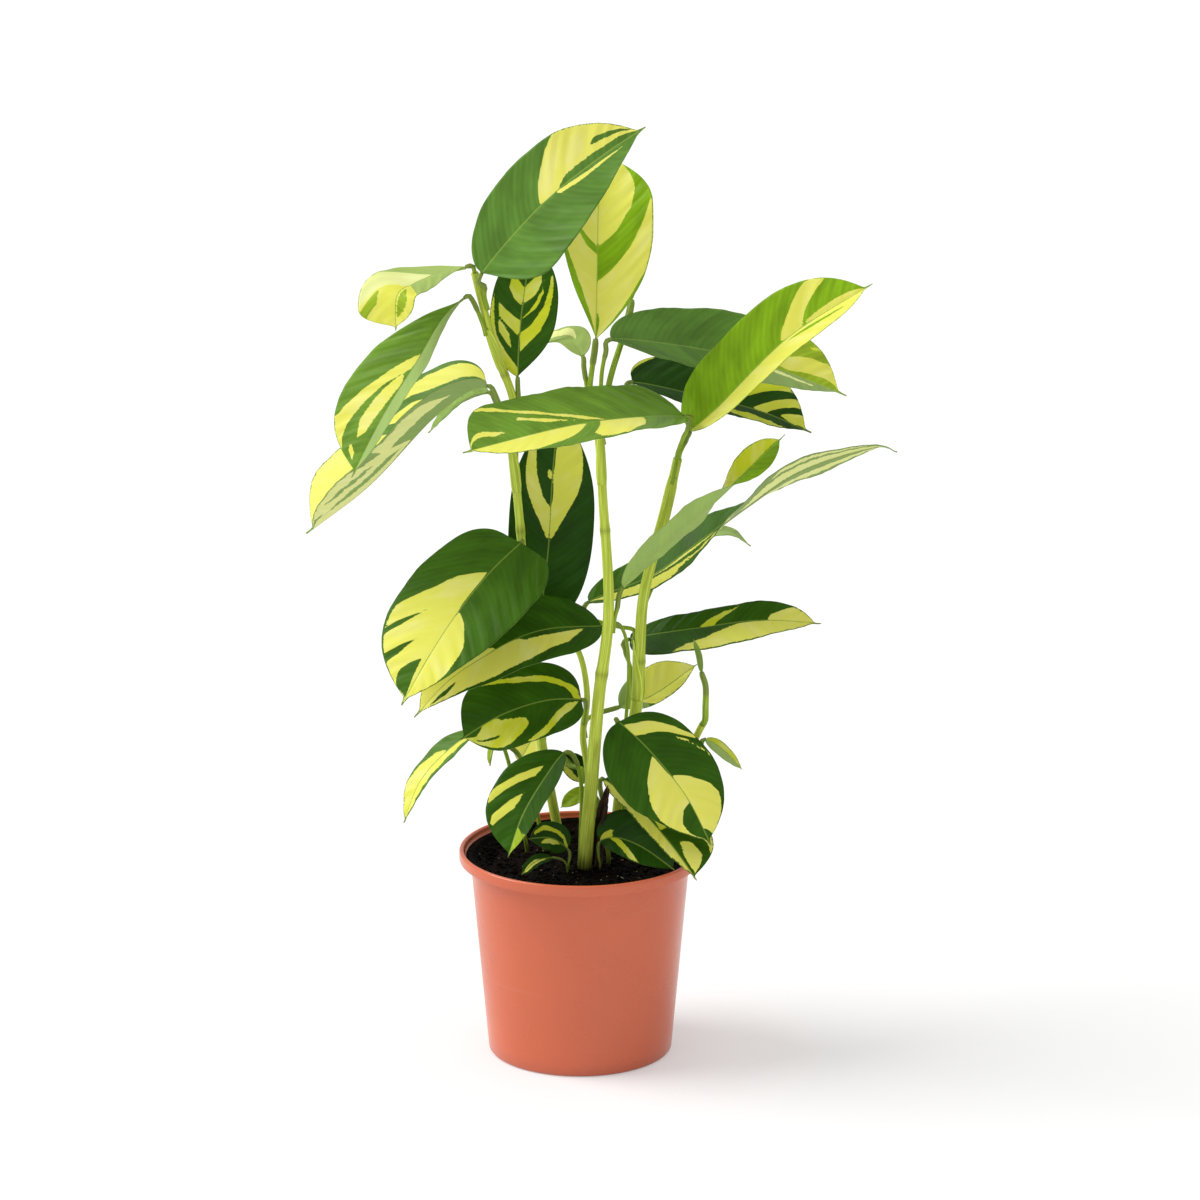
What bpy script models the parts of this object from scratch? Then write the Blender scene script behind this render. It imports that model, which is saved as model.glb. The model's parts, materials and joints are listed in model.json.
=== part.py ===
"""A potted ctenanthe: variegated leaves on slim canes that rise from a plastic nursery pot of soil.

Metres, +Z up. The origin is the centre of the pot's underside, and -Y is the plant's front.
Each leaf, cane, the soil and the pot is one object. The hand-placed points of the canes and
leaves below are in millimetres.
"""

import math
from typing import NamedTuple

import bmesh
import bpy
from mathutils import Vector

MM = 0.001
GAP = 0.0003  # clearance between two pieces that touch

POT_HEIGHT = 0.148
RIM_RADIUS = 0.085
NECK_RADIUS = 0.0778  # outer radius of the wall, where it would meet the pot's top
BASE_RADIUS = 0.0645
WALL = 0.0016
FLOOR = 0.0020
FOOT_ROUND = 0.003
SHOULDER = 0.140  # where the wall steps out to the rim
RIM_THICKNESS = 0.0034
EDGE = 0.0008
POT_SIDES = 48
DRAIN_HOLES = 8
DRAIN_RADIUS = 0.0045
DRAIN_RING = 0.046

SOIL_TOP = 0.136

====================

*Your goal*
Exactly reproduce the material above.

*Correct response*
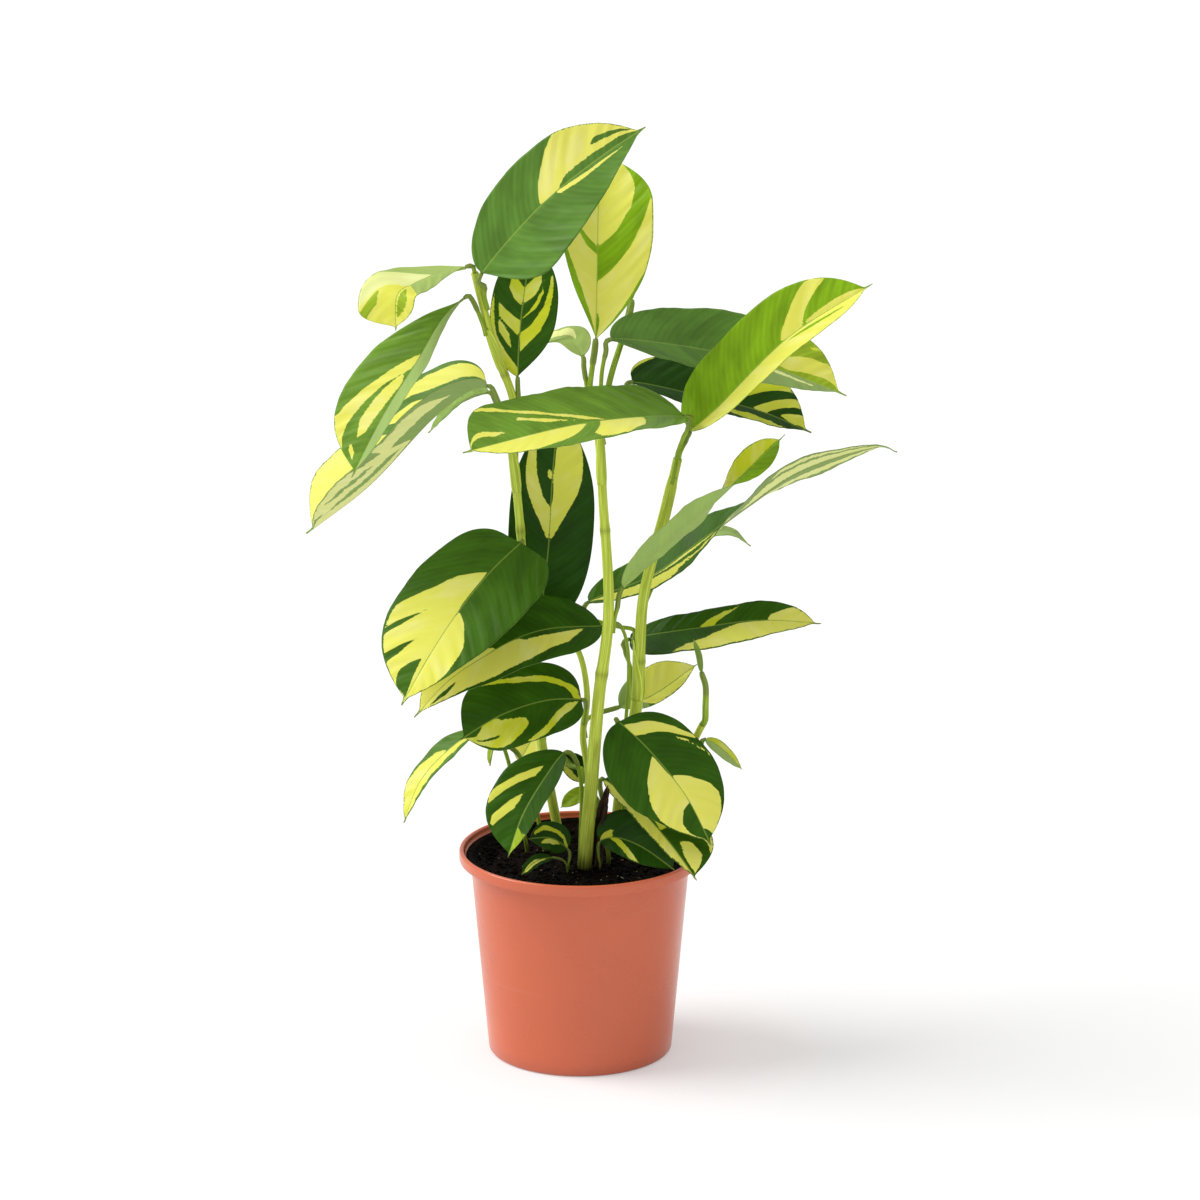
What bpy script models the parts of this object from scratch? Then write the Blender scene script behind this render. It imports that model, which is saved as model.glb. The model's parts, materials and joints are listed in model.json.
=== part.py ===
"""A potted ctenanthe: variegated leaves on slim canes that rise from a plastic nursery pot of soil.

Metres, +Z up. The origin is the centre of the pot's underside, and -Y is the plant's front.
Each leaf, cane, the soil and the pot is one object. The hand-placed points of the canes and
leaves below are in millimetres.
"""

import math
from typing import NamedTuple

import bmesh
import bpy
from mathutils import Vector

MM = 0.001
GAP = 0.0003  # clearance between two pieces that touch

POT_HEIGHT = 0.148
RIM_RADIUS = 0.085
NECK_RADIUS = 0.0778  # outer radius of the wall, where it would meet the pot's top
BASE_RADIUS = 0.0645
WALL = 0.0016
FLOOR = 0.0020
FOOT_ROUND = 0.003
SHOULDER = 0.140  # where the wall steps out to the rim
RIM_THICKNESS = 0.0034
EDGE = 0.0008
POT_SIDES = 48
DRAIN_HOLES = 8
DRAIN_RADIUS = 0.0045
DRAIN_RING = 0.046

SOIL_TOP = 0.136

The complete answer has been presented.